Someone on the Dollar Stretcher forums posted a link to this article in last week's New York Times: "How to Be Frugal and Still Be Asked on Dates." The upshot of it seems to be that although saving money has become a lot more popular and socially acceptable in the past couple of years, it's still widely seen as a turn-off in the dating world. In a way, this makes sense, if you think of the way our society has traditionally been structured: women of earlier generations had to marry to achieve financial security, so a man hoping to attract a mate would flash around his money to prove that he had plenty of it. Unfortunately, this strategy is likely to backfire, since a spendthrift mate is actually less likely to have money in the bank with which to support a family. It also creates a problem for frugal folks seeking partners with similar inclinations. Spending lavishly on your partner, as seems to be expected during courtship, is a good way to attract a mate with expensive tastes—not someone who's prudent with money.

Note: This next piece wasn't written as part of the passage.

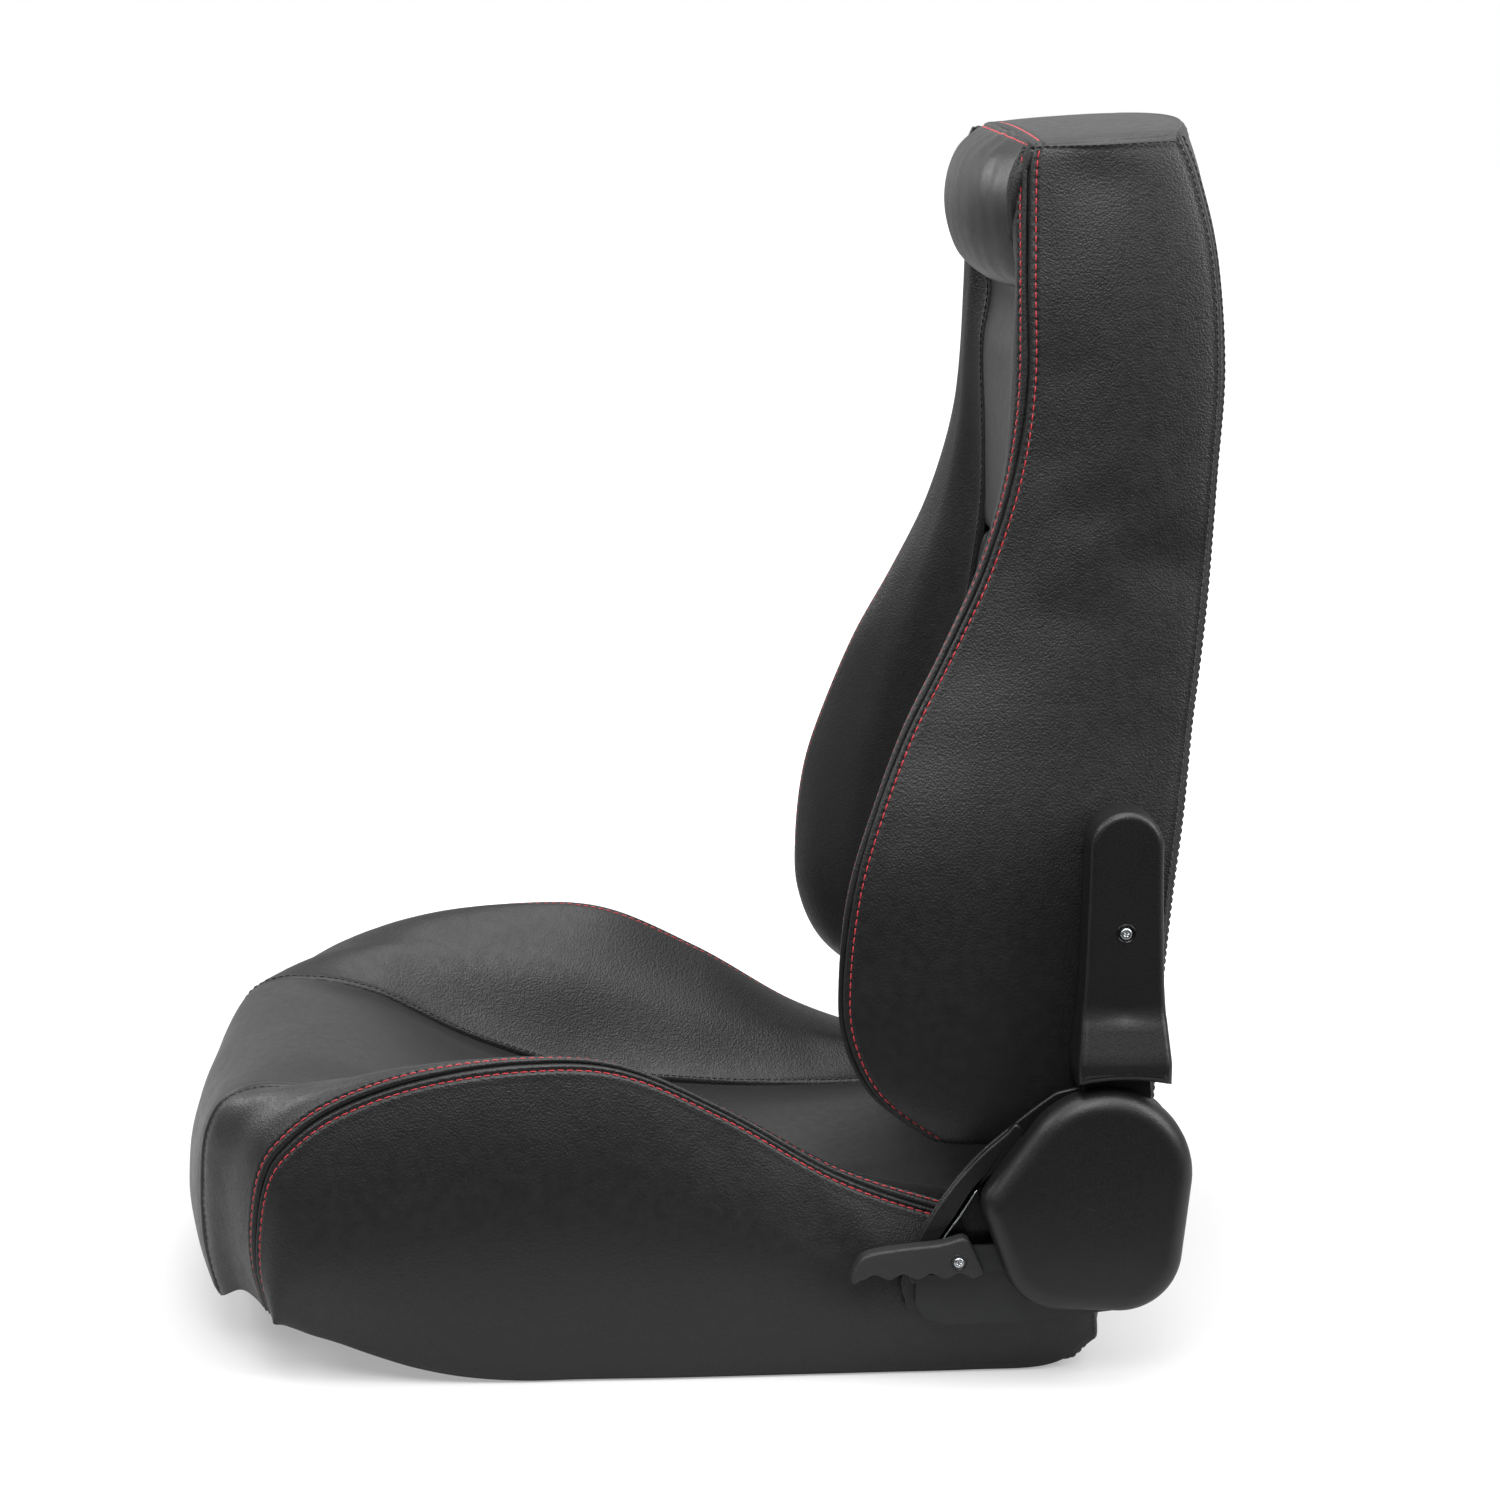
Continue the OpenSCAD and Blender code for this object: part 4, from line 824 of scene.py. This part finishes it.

Amy Dacyczyn wrestled with this problem in the first Tightwad Gazette book. She pointed out that a marriage is more likely to work out if both partners have the same views about money. Unfortunately, it's hard to find a frugal partner when society expects you to spend extravagantly while dating. So her suggestion to tightwads seeking same was to resist this urge, which sends the wrong message to potential partners, and instead put out "frugal date bait." Her examples include home-grown flowers, home-cooked dinners, picnics in the park, and for the truly adventurous, "tightwad dates" like an afternoon of yard-saling. With this type of "bait," rather than expensive outings and gifts, you're more likely to attract a mate who doesn't value a romantic gesture based on how much it costs.
Speaking for myself, I can honestly say that frugal dates and gifts are my favorite kind. It's not that I don't appreciate the occasional fancy meal or expensive present—especially coming from my fellow-tightwad husband, who never spends extravagantly on himself. But the little things, in their way, mean even more. One of the first "dates" Brian and I ever had together was a visit to a big sort of gallery/flea market. I tried on a dress at one of the secondhand clothing booths, and he admired it so much that he bought it for me—for all of $15. It was such an impulsive, romantic gesture that I cherish that dress to this day, even though I haven't been that size in years.